Liu, in his first major interview since he devastated Chinese fans by crashing out of the Games with a ruptured Achilles tendon, told state broadcaster CCTV that he “felt healthy standing on the starting line”.

The interview came amid controversy over Liu, a national hero who took gold in Athens in 2004 but hobbled out of the stadium for a second successive Games after also staging an early exit from the 2008 edition at home in Beijing.

It was broadcast late Thursday, after speculation online and in Chinese media that authorities in China knew before the race began that Liu was seriously injured and was unlikely to complete it.

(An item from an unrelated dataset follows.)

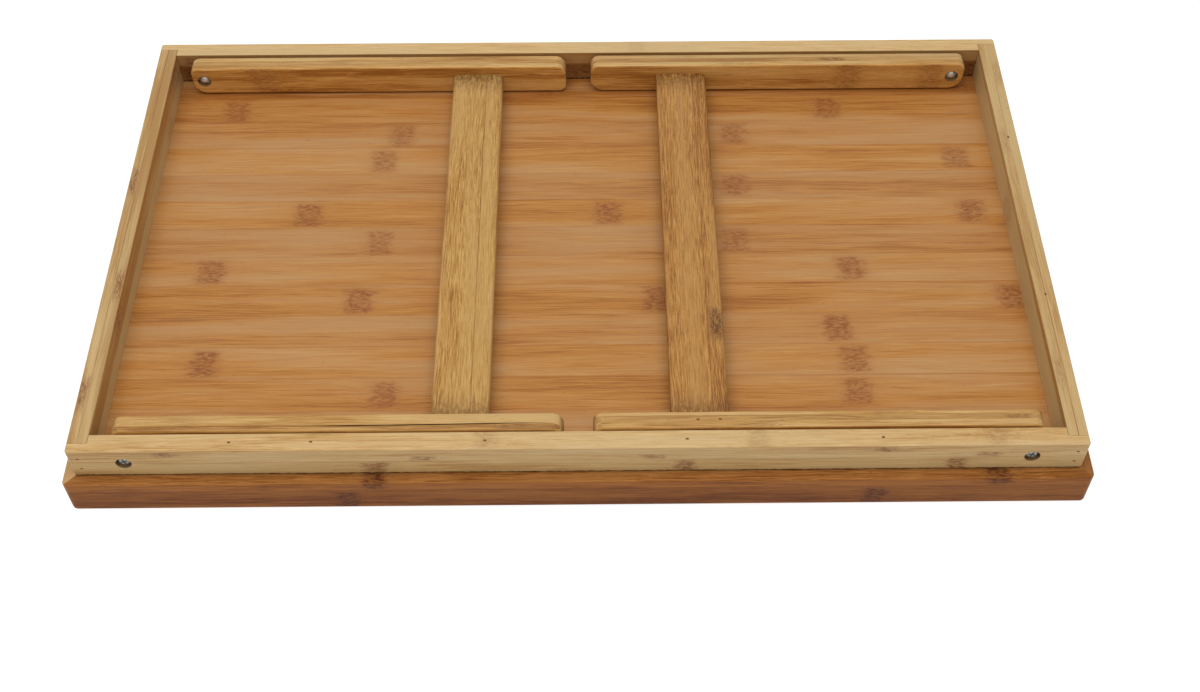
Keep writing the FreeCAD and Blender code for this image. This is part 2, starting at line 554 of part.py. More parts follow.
# ---------------------------------------------------------------- washers
# A thick spacer washer in the gap between the rail and the leg.
def pivot_washer(label, x, y, turn):
    washer = new_body(label)
    ring = new_sketch(washer, f"{label}_Outline", "XY_Plane")
    circle(ring, "0", "0", "Sizes.washer_diameter")
    circle(ring, "0", "0", BOLT_HOLE)
    pad(washer, f"{label}_Ring", ring, "(Sizes.leg_gap - 2 * Sizes.washer_play)")
    place(washer, x, y, PIVOT_Z, axis=V(1, 0, 0), turn=turn)


NUT_SEAT_Y = f"({LEG_INNER_Y} + Sizes.leg_bore_depth)"
WASHER_Y = f"({RAIL_INNER_Y} - Sizes.washer_play)"
for side_name, x in (("left", f"-{PIVOT_X}"), ("right", PIVOT_X)):
    for end, sign, turn in (("front", "-", -90), ("back", "", 90)):
        spot = f"{side_name}_{end}"
        pivot_bolt(f"pivot_bolt_{spot}", x, f"{sign}{SEAT_Y}", turn)
        pivot_nut(f"pivot_nut_{spot}", x, f"{sign}({NUT_SEAT_Y} - Sizes.washer_play)", turn)
        pivot_washer(f"pivot_washer_{spot}", x, f"{sign}{WASHER_Y}", turn)


# ---------------------------------------------------------------- brads
# Flat wire nails set a little below the wood: two through each corner lap, a row down through
# the apron into the rim, and two through each leg into the crossbar's tenon.
corner_brads = new_body("corner_brads")
corner_face = f"({APRON_WIDTH} / 2 - Sizes.brad_sink)"
for name, height, turned in (("Front", corner_face, True), ("Back", f"-{corner_face}", False)):
    nails = new_sketch(corner_brads, f"CornerBrads{name}Sketch", "XZ_Plane", height)
    for across in (f"-{RAIL_MIDDLE_X}", RAIL_MIDDLE_X):
        brad_section(nails, across, "(Sizes.rim_height + Sizes.corner_brad_margin)")
        brad_section(nails, across, f"({APRON_TOP} - Sizes.corner_brad_margin)")
    pad(corner_brads, f"CornerBrads{name}", nails, "Sizes.corner_brad_length", turned=turned)

apron_brads = new_body("apron_brads")
nails = new_sketch(apron_brads, "ApronBradsSketch", "XY_Plane", BRAD_TOP)
for along in FRONT_BRADS:
    brad_section(nails, along, f"-{RAIL_MIDDLE_Y}")
for along in RIGHT_BRADS:
    brad_section(nails, RAIL_MIDDLE_X, along, upright=True)
pad(apron_brads, "ApronBrads", nails, "Sizes.apron_brad_length", turned=True)

for frame, side, foot_outer, foot_inner, bar_reach, brad_pitch in FRAMES:
    brads = new_body(f"{frame}_crossbar_brads")
    nails = new_sketch(brads, f"{frame}_BradsSketch", "XY_Plane",
                       "(Sizes.leg_depth / 2 - Sizes.brad_sink)")
    towards_foot = f"({bar_reach} - Sizes.bar_brad_offset)"
    for way in ("-", "+"):
        for across in (f"-{LEG_MIDDLE_Y}", LEG_MIDDLE_Y):
            along = f"({towards_foot} {way} {brad_pitch} / 2)"
            brad_section(nails, along, across)
    pad(brads, f"{frame}_Brads", nails, "Sizes.bar_brad_length", turned=True)
    place(brads, f"-{PIVOT_X}" if side == LEFT else PIVOT_X, "0", PIVOT_Z,
          turn=0 if side == LEFT else 180)

# ---------------------------------------------------------------- checks and export
doc.recompute()
for item in doc.Objects:
    if any(word in state for state in item.State for word in ("Invalid", "Error")):
        raise RuntimeError(f"{item.Name} is {item.State}")
bodies = [item for item in doc.Objects if item.TypeId == "PartDesign::Body"]
for body in bodies:
    if body.Shape.isNull() or not body.Shape.isValid():
        raise RuntimeError(f"{body.Label} has no sound shape")

os.makedirs("parts", exist_ok=True)
for body in bodies:
    body.Shape.exportStep(os.path.join("parts", f"{body.Label}.step"))
    print(f"{body.Label}: {len(body.Shape.Solids)} solid, {body.Shape.Volume:.1f} mm3")
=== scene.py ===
import math

import bmesh
import bpy
from mathutils import Matrix, Vector


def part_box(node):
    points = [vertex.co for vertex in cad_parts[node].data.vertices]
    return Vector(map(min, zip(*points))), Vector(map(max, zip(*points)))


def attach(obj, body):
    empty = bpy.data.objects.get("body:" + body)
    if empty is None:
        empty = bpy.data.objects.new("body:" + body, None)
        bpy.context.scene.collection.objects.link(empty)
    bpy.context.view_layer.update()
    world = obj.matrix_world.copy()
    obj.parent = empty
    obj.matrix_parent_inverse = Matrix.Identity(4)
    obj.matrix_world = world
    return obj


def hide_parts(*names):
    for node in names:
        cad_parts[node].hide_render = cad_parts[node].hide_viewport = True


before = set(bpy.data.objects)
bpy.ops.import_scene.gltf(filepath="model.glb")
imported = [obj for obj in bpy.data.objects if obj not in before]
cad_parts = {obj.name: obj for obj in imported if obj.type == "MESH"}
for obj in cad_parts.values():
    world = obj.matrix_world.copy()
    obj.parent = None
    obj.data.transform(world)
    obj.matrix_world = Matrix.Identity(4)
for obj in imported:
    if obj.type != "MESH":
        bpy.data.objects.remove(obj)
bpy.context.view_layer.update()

MM = 0.001


# ---------------------------------------------------------------- tray panel
# The panel is pressed from flat bamboo strips about 20 mm wide that run along the tray.  Each
# strip keeps the dark nodes of its cane.  It is oiled and lacquered to a satin caramel colour.
class Socket:
    """A socket of a node.  Arithmetic on it adds Math nodes."""

    def __init__(self, nodes, socket):
        self.nodes, self.socket = nodes, socket

    def maths(self, operation, other=0.0):
        return self.nodes.maths(operation, self, other)

    def __add__(self, other):
        return self.maths("ADD", other)

    def __sub__(self, other):
        return self.maths("SUBTRACT", other)

    def __rsub__(self, other):
        return self.nodes.maths("SUBTRACT", other, self)

    def __mul__(self, other):
        return self.maths("MULTIPLY", other)

    def __truediv__(self, other):
        return self.maths("DIVIDE", other)

    def __rtruediv__(self, other):
        return self.nodes.maths("DIVIDE", other, self)

    def __abs__(self):
        return self.maths("ABSOLUTE")

    __radd__, __rmul__ = __add__, __mul__


class Outputs:
    """The outputs of a node, by name or by number."""

    def __init__(self, nodes, node):
        self.nodes, self.node = nodes, node

    def __getitem__(self, key):
        return Socket(self.nodes, Nodes.find(self.node.outputs, key))


class Nodes:
    """A node tree under construction."""

    def __init__(self, tree):
        self.tree = tree
        tree.nodes.clear()

    def node(self, kind, values=(), stops=(), **settings):
        """Adds a node: its settings and stops first, then its sockets' values or links."""
        node = self.tree.nodes.new(kind if "Node" in kind else f"ShaderNode{kind}")
        for name, setting in settings.items():
            setattr(node, name, setting)
        if stops:
            ramp = node.color_ramp
            ramp.interpolation = "CONSTANT"
            while len(ramp.elements) < len(stops):
                ramp.elements.new(1)
            for element, (position, held) in zip(ramp.elements, stops):
                element.position, element.color = position, held
        for key, value in dict(values).items():
            socket = self.find(node.inputs, key)
            if isinstance(value, Socket):
                self.tree.links.new(value.socket, socket)
            else:
                socket.default_value = value
        return Outputs(self, node)

    def maths(self, operation, first, second):
        return self.node("Math", {0: first, 1: second}, operation=operation)[0]

    @staticmethod
    def find(sockets, key):
        if isinstance(key, int):
            return sockets[key]
        return next(s for s in sockets if s.enabled and key in (s.name, s.identifier))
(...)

“Standing on the line, I felt I was a healthy Liu Xiang. Actually I was having problems on my foot at the time, but I felt I could run fast,” said Liu. “(But) when I tried the first hurdle, I felt like I was lashed by a whip.”

Hong Kong’s South China Morning Post on Friday quoted an unnamed senior CCTV editor as saying the broadcaster knew Liu was injured when he arrived in London and was prevented by propaganda authorities from revealing the information.

CCTV commentator Yang Jian, who wept live on air after Liu’s exit, had reportedly admitted at an internal meeting that he knew of the injury in advance, and had prepared scripts for his possible exit.

The allegations began circulating in China on Thursday and were among the most talked about topics on Sina Weibo, a microblogging service similar to Twitter, which is banned in China.

“CCTV and Liu Xiang put on a show to trick the world,” posted one user. “For CCTV, tricking the people is the easiest choice,” wrote another.

Liu, 29, clattered into the first hurdle in his opening heat in London and fell heavily. After being helped up, he hopped the length of the course, kissed the last hurdle and was embraced by fellow competitors.

It was eerily similar to his withdrawal from the 2008 Olympics, which left a nation in shock.

Liu had shot to stardom at the 2004 Olympics in Athens, when he became China’s first male athletics champion. After his London exit, 28 million fans left messages of support on a specially created website.